* Dataset rows
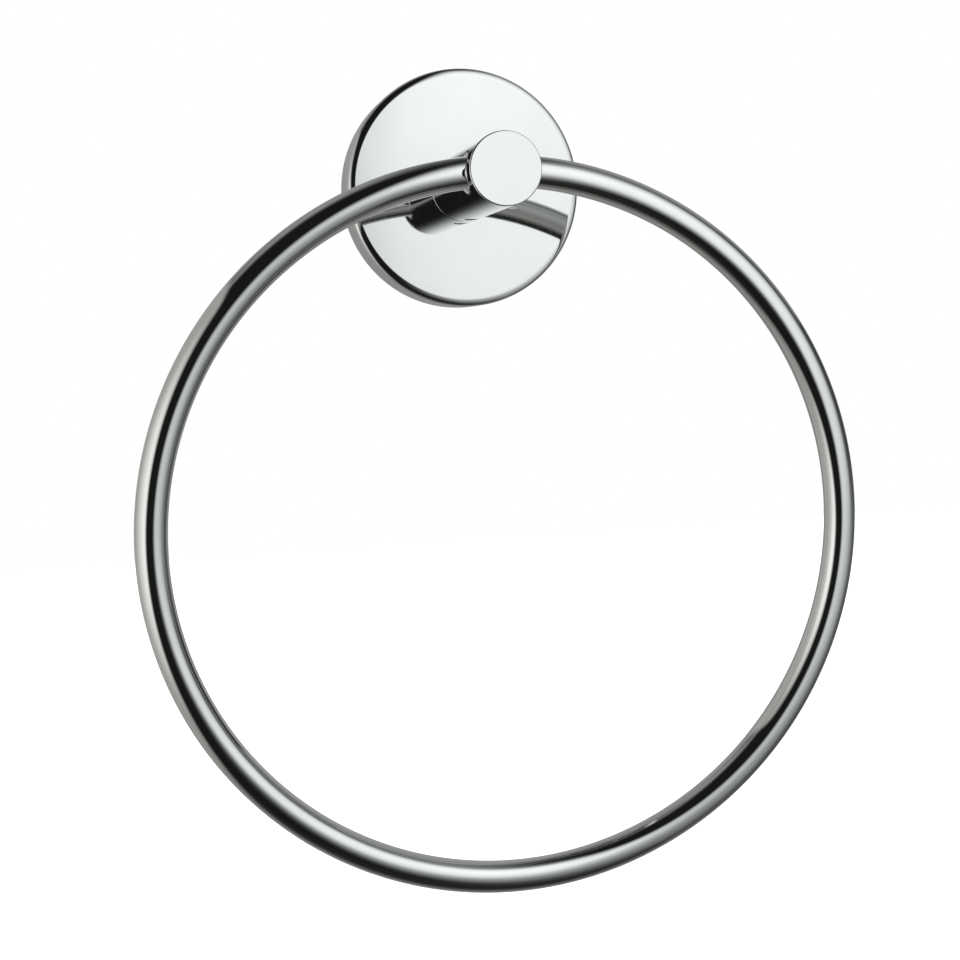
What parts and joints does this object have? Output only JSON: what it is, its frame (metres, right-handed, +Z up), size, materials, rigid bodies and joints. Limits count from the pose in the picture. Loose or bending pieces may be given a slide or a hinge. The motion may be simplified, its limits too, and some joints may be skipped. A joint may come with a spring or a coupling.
{
  "type": "towel ring",
  "caption": "Wall-mounted towel ring: a round tube ring swings in the cross bore of a short round post on a round cup flange over a concealed bracket.",
  "frame": {"origin": "on the wall plane, at the centre of the three fixing screws, which is also the axis of the post", "axes": "+Z up, +Y into the wall, -Y out of the wall along the post, +X to the right seen from the front"},
  "size_m": [0.1902, 0.06, 0.2183],
  "materials": {
    "flange_chrome": "polished mirror",
    "post_chrome": "polished mirror",
    "ring_chrome": "polished mirror",
    "bracket_steel": "zinc plated",
    "screw_steel": "machined",
    "stud_brass": "turned"
  },
  "bodies": {
    "wall_mount": {"wall_flange": "flange_chrome", "wall_bracket": "bracket_steel", "stud_screw": "screw_steel", "bracket_stud": "stud_brass", "grub_screw": "screw_steel", "post": "post_chrome"},
    "swinging_ring": {"ring": "ring_chrome", "ring_joint_pin": "stud_brass"}
  },
  "joints": [
    {"name": "ring_swing", "type": "hinge", "parent": "wall_mount", "child": "swinging_ring", "pos_m": [0, -0.0515, 0], "axis": [-1, 0, 0], "range_deg": [-15, 195]}
  ]
}
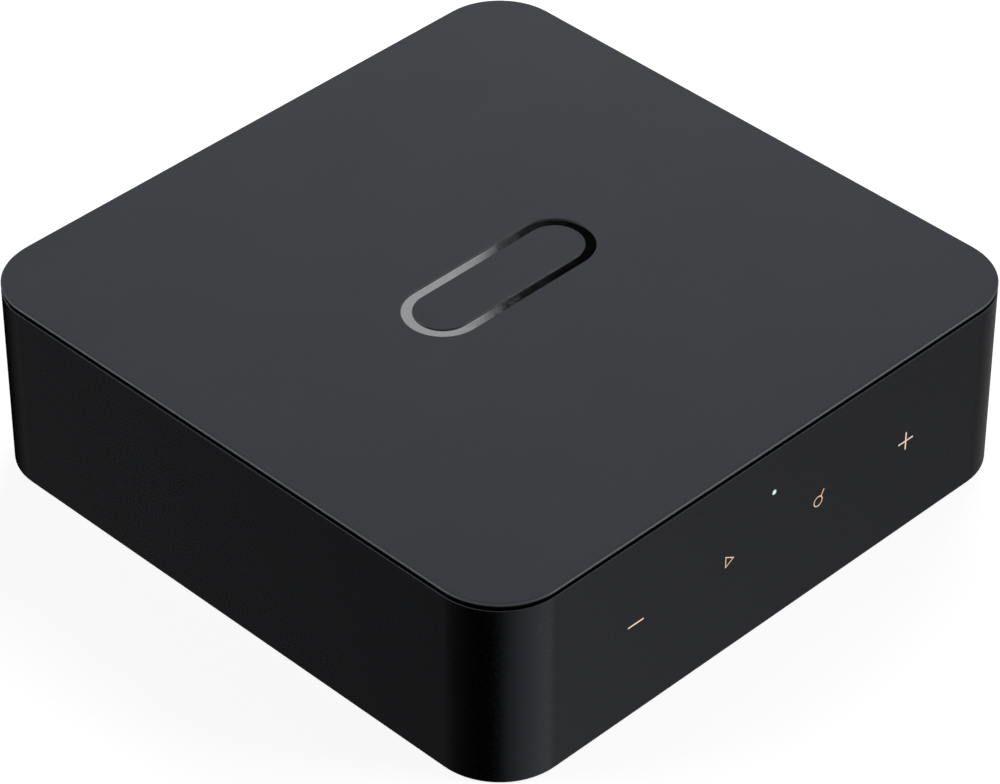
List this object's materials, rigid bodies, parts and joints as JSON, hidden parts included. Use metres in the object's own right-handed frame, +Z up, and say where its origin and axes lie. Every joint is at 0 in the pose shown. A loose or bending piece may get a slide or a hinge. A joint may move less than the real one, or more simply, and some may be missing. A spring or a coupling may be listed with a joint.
{
  "type": "network music streamer",
  "caption": "Low square network music player with rounded corners, a touch front, a status light and a row of audio and network sockets at the rear.",
  "frame": {"origin": "centre of the foot pad's lower face, midway between the four walls", "axes": "+Z up, -Y towards the touch marks at the front, +Y towards the rear sockets, +X to the right of someone facing the front"},
  "size_m": [0.14, 0.1485, 0.042],
  "materials": {
    "plate_charcoal": "matt, finely textured moulding",
    "shell_black": "satin black moulding",
    "base_black": "moulded, lightly textured",
    "trim_mirror": "polished",
    "pad_rubber": "matt",
    "screw_steel": "zinc plated",
    "ballast_steel": "plain sheet",
    "board_laminate": "black solder mask",
    "chip_epoxy": "moulded epoxy",
    "shield_tin": "tinned sheet",
    "heat_sink_black": "black anodised",
    "thermal_silicone": "soft silicone",
    "antenna_film": "amber film over copper",
    "cable_black": "smooth jacket",
    "plug_gold": "gold plated",
    "capacitor_can": "satin can",
    "capacitor_film": "moulded, ochre",
    "ferrite": "moulded iron powder",
    "crystal_can": "nickel plated",
    "copper_pad": "bare copper",
    "led_ceramic": "phosphor over a white body",
    "light_pipe_clear": "clear moulding",
    "ribbon_white": "laminated film",
    "connector_ivory": "moulded",
    "nickel": "nickel plated",
    "connector_black": "moulded",
    "contact_gold": "gold plated",
    "shutter_grey": "moulded",
    "module_epoxy": "smoked epoxy",
    "spring_steel": "drawn wire",
    "insulator_white": "moulded",
    "insulator_red": "moulded",
    "insulator_orange": "moulded"
  },
  "bodies": {
    "player": {"top_plate": "plate_charcoal", "top_inlay": "trim_mirror", "housing_shell": "shell_black", "base_cover": "base_black", "foot_pad": "pad_rubber", "ballast_plate": "ballast_steel", "housing_screws": "screw_steel", "main_board": "board_laminate", "antenna_left": "antenna_film", "antenna_right": "antenna_film", "processor_module": "board_laminate", "processor_shield": "shield_tin", "thermal_pad": "thermal_silicone", "heat_sink": "heat_sink_black", "wifi_module": "board_laminate", "wifi_shield": "shield_tin", "antenna_plugs": "plug_gold", "antenna_cable_left": "cable_black", "antenna_cable_right": "cable_black", "audio_chips": "chip_epoxy", "power_chips": "chip_epoxy", "electrolytic_capacitors": "capacitor_can", "power_inductors": "ferrite", "crystals": "crystal_can", "network_transformer": "chip_epoxy", "film_capacitors": "capacitor_film", "touch_board": "board_laminate", "touch_pads": "copper_pad", "touch_chip": "chip_epoxy", "status_led": "led_ceramic", "status_light_pipe": "light_pipe_clear", "touch_ribbon": "ribbon_white", "ribbon_socket_main": "connector_ivory", "ribbon_socket_touch": "connector_ivory", "power_socket_shell": "nickel", "power_socket_tongue": "connector_black", "network_socket_housing": "connector_black", "network_socket_shield": "nickel", "network_contacts": "contact_gold", "network_light_pipes": "light_pipe_clear", "trigger_jack_body": "connector_black", "trigger_jack_contacts": "nickel", "optical_out_housing": "connector_black", "optical_out_emitter": "module_epoxy", "optical_in_housing": "connector_black", "optical_in_receiver": "module_epoxy", "shutter_springs": "spring_steel", "coax_out_block": "connector_black", "line_out_block": "connector_black", "line_in_block": "connector_black", "phono_sleeves": "contact_gold", "phono_centre_contacts": "contact_gold", "left_channel_insulators": "insulator_white", "right_channel_insulators": "insulator_red", "coax_out_insulator": "insulator_orange"},
    "out_shutter": {"optical_out_shutter": "shutter_grey"},
    "in_shutter": {"optical_in_shutter": "shutter_grey"}
  },
  "joints": [
    {"name": "optical_out_shutter_hinge", "type": "hinge", "parent": "player", "child": "out_shutter", "pos_m": [0.0163, 0.0686, 0.0198], "axis": [-1, 0, 0], "range_deg": [0, 90], "stiffness_Nm_per_rad": 0.0005, "springref_deg": -20.05},
    {"name": "optical_in_shutter_hinge", "type": "hinge", "parent": "player", "child": "in_shutter", "pos_m": [-0.0508, 0.0686, 0.0198], "axis": [-1, 0, 0], "range_deg": [0, 90], "stiffness_Nm_per_rad": 0.0005, "springref_deg": -20.05}
  ]
}
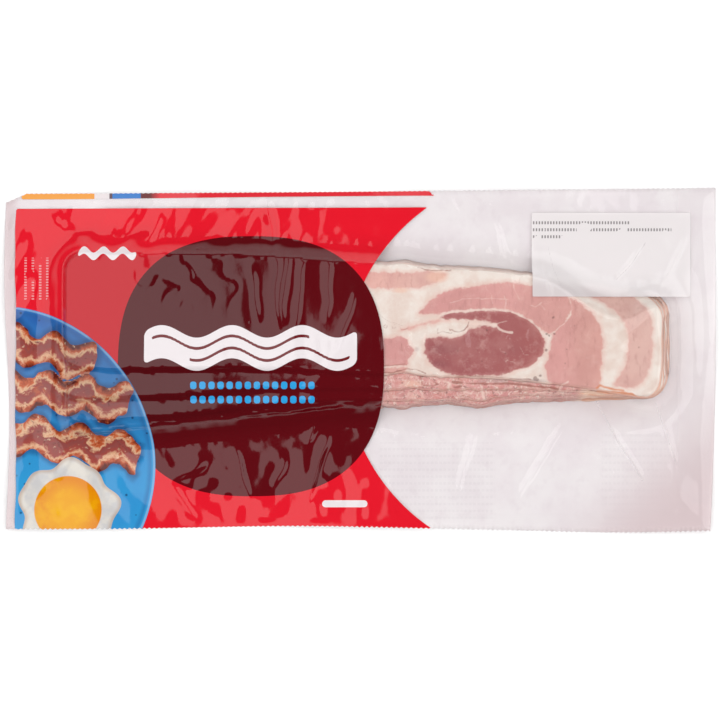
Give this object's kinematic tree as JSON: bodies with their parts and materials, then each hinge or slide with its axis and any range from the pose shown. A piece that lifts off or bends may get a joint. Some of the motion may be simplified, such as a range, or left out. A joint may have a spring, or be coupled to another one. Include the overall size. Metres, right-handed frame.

* What is required
Take the listing above and write it out again exactly.

* Task solution
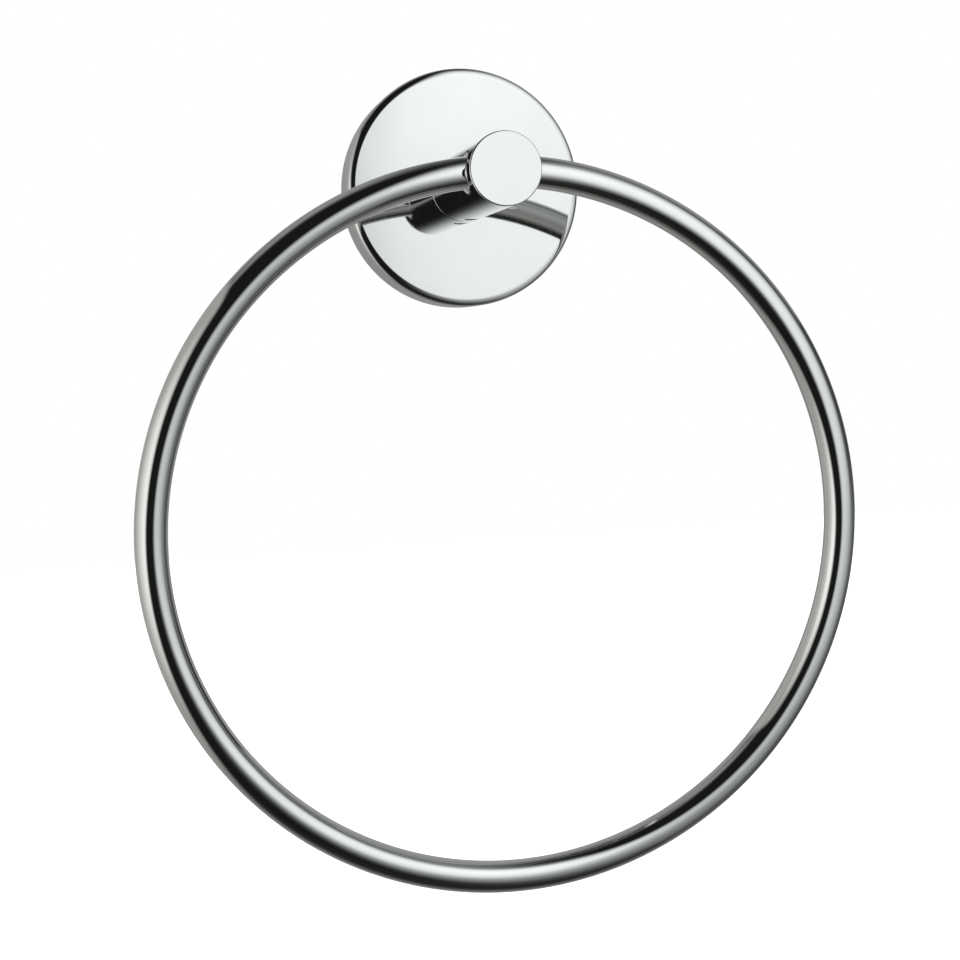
What parts and joints does this object have? Output only JSON: what it is, its frame (metres, right-handed, +Z up), size, materials, rigid bodies and joints. Limits count from the pose in the picture. Loose or bending pieces may be given a slide or a hinge. The motion may be simplified, its limits too, and some joints may be skipped. A joint may come with a spring or a coupling.
{
  "type": "towel ring",
  "caption": "Wall-mounted towel ring: a round tube ring swings in the cross bore of a short round post on a round cup flange over a concealed bracket.",
  "frame": {"origin": "on the wall plane, at the centre of the three fixing screws, which is also the axis of the post", "axes": "+Z up, +Y into the wall, -Y out of the wall along the post, +X to the right seen from the front"},
  "size_m": [0.1902, 0.06, 0.2183],
  "materials": {
    "flange_chrome": "polished mirror",
    "post_chrome": "polished mirror",
    "ring_chrome": "polished mirror",
    "bracket_steel": "zinc plated",
    "screw_steel": "machined",
    "stud_brass": "turned"
  },
  "bodies": {
    "wall_mount": {"wall_flange": "flange_chrome", "wall_bracket": "bracket_steel", "stud_screw": "screw_steel", "bracket_stud": "stud_brass", "grub_screw": "screw_steel", "post": "post_chrome"},
    "swinging_ring": {"ring": "ring_chrome", "ring_joint_pin": "stud_brass"}
  },
  "joints": [
    {"name": "ring_swing", "type": "hinge", "parent": "wall_mount", "child": "swinging_ring", "pos_m": [0, -0.0515, 0], "axis": [-1, 0, 0], "range_deg": [-15, 195]}
  ]
}
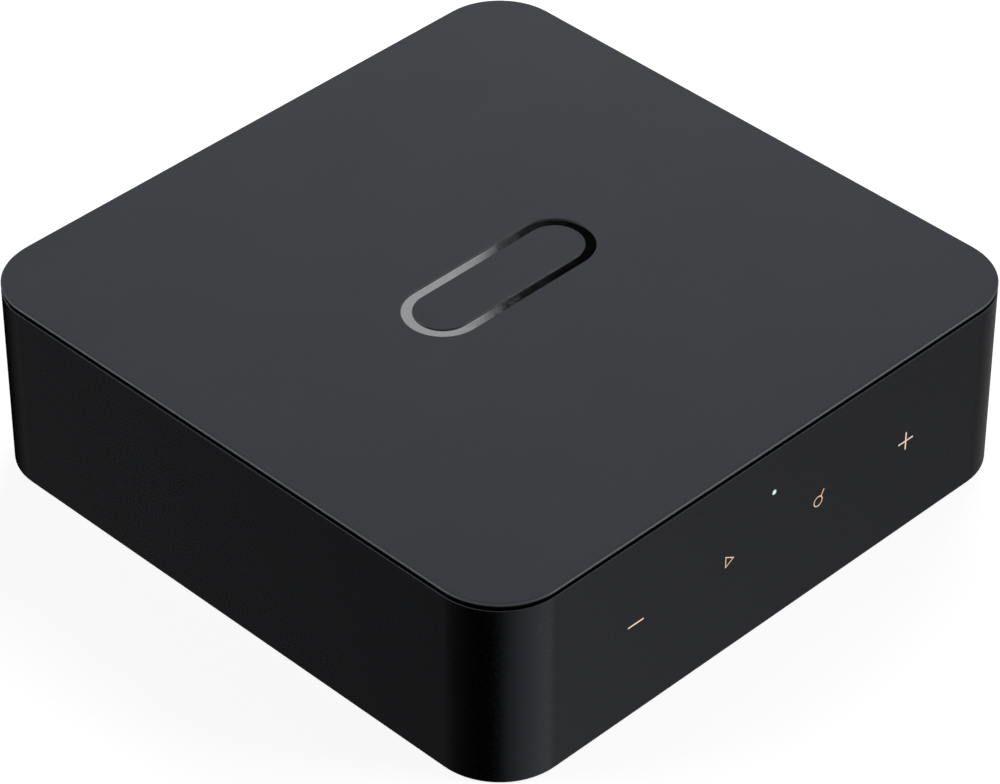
List this object's materials, rigid bodies, parts and joints as JSON, hidden parts included. Use metres in the object's own right-handed frame, +Z up, and say where its origin and axes lie. Every joint is at 0 in the pose shown. A loose or bending piece may get a slide or a hinge. A joint may move less than the real one, or more simply, and some may be missing. A spring or a coupling may be listed with a joint.
{
  "type": "network music streamer",
  "caption": "Low square network music player with rounded corners, a touch front, a status light and a row of audio and network sockets at the rear.",
  "frame": {"origin": "centre of the foot pad's lower face, midway between the four walls", "axes": "+Z up, -Y towards the touch marks at the front, +Y towards the rear sockets, +X to the right of someone facing the front"},
  "size_m": [0.14, 0.1485, 0.042],
  "materials": {
    "plate_charcoal": "matt, finely textured moulding",
    "shell_black": "satin black moulding",
    "base_black": "moulded, lightly textured",
    "trim_mirror": "polished",
    "pad_rubber": "matt",
    "screw_steel": "zinc plated",
    "ballast_steel": "plain sheet",
    "board_laminate": "black solder mask",
    "chip_epoxy": "moulded epoxy",
    "shield_tin": "tinned sheet",
    "heat_sink_black": "black anodised",
    "thermal_silicone": "soft silicone",
    "antenna_film": "amber film over copper",
    "cable_black": "smooth jacket",
    "plug_gold": "gold plated",
    "capacitor_can": "satin can",
    "capacitor_film": "moulded, ochre",
    "ferrite": "moulded iron powder",
    "crystal_can": "nickel plated",
    "copper_pad": "bare copper",
    "led_ceramic": "phosphor over a white body",
    "light_pipe_clear": "clear moulding",
    "ribbon_white": "laminated film",
    "connector_ivory": "moulded",
    "nickel": "nickel plated",
    "connector_black": "moulded",
    "contact_gold": "gold plated",
    "shutter_grey": "moulded",
    "module_epoxy": "smoked epoxy",
    "spring_steel": "drawn wire",
    "insulator_white": "moulded",
    "insulator_red": "moulded",
    "insulator_orange": "moulded"
  },
  "bodies": {
    "player": {"top_plate": "plate_charcoal", "top_inlay": "trim_mirror", "housing_shell": "shell_black", "base_cover": "base_black", "foot_pad": "pad_rubber", "ballast_plate": "ballast_steel", "housing_screws": "screw_steel", "main_board": "board_laminate", "antenna_left": "antenna_film", "antenna_right": "antenna_film", "processor_module": "board_laminate", "processor_shield": "shield_tin", "thermal_pad": "thermal_silicone", "heat_sink": "heat_sink_black", "wifi_module": "board_laminate", "wifi_shield": "shield_tin", "antenna_plugs": "plug_gold", "antenna_cable_left": "cable_black", "antenna_cable_right": "cable_black", "audio_chips": "chip_epoxy", "power_chips": "chip_epoxy", "electrolytic_capacitors": "capacitor_can", "power_inductors": "ferrite", "crystals": "crystal_can", "network_transformer": "chip_epoxy", "film_capacitors": "capacitor_film", "touch_board": "board_laminate", "touch_pads": "copper_pad", "touch_chip": "chip_epoxy", "status_led": "led_ceramic", "status_light_pipe": "light_pipe_clear", "touch_ribbon": "ribbon_white", "ribbon_socket_main": "connector_ivory", "ribbon_socket_touch": "connector_ivory", "power_socket_shell": "nickel", "power_socket_tongue": "connector_black", "network_socket_housing": "connector_black", "network_socket_shield": "nickel", "network_contacts": "contact_gold", "network_light_pipes": "light_pipe_clear", "trigger_jack_body": "connector_black", "trigger_jack_contacts": "nickel", "optical_out_housing": "connector_black", "optical_out_emitter": "module_epoxy", "optical_in_housing": "connector_black", "optical_in_receiver": "module_epoxy", "shutter_springs": "spring_steel", "coax_out_block": "connector_black", "line_out_block": "connector_black", "line_in_block": "connector_black", "phono_sleeves": "contact_gold", "phono_centre_contacts": "contact_gold", "left_channel_insulators": "insulator_white", "right_channel_insulators": "insulator_red", "coax_out_insulator": "insulator_orange"},
    "out_shutter": {"optical_out_shutter": "shutter_grey"},
    "in_shutter": {"optical_in_shutter": "shutter_grey"}
  },
  "joints": [
    {"name": "optical_out_shutter_hinge", "type": "hinge", "parent": "player", "child": "out_shutter", "pos_m": [0.0163, 0.0686, 0.0198], "axis": [-1, 0, 0], "range_deg": [0, 90], "stiffness_Nm_per_rad": 0.0005, "springref_deg": -20.05},
    {"name": "optical_in_shutter_hinge", "type": "hinge", "parent": "player", "child": "in_shutter", "pos_m": [-0.0508, 0.0686, 0.0198], "axis": [-1, 0, 0], "range_deg": [0, 90], "stiffness_Nm_per_rad": 0.0005, "springref_deg": -20.05}
  ]
}
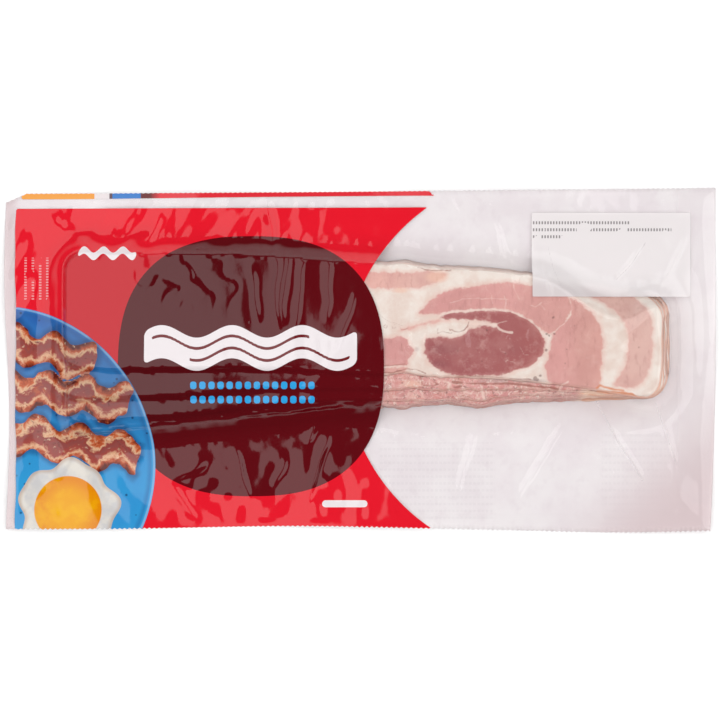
Give this object's kinematic tree as JSON: bodies with their parts and materials, then each hinge or slide with its axis and any range from the pose shown. A piece that lifts off or bends may get a joint. Some of the motion may be simplified, such as a range, or left out. A joint may have a spring, or be coupled to another one. Include the overall size. Metres, right-handed frame.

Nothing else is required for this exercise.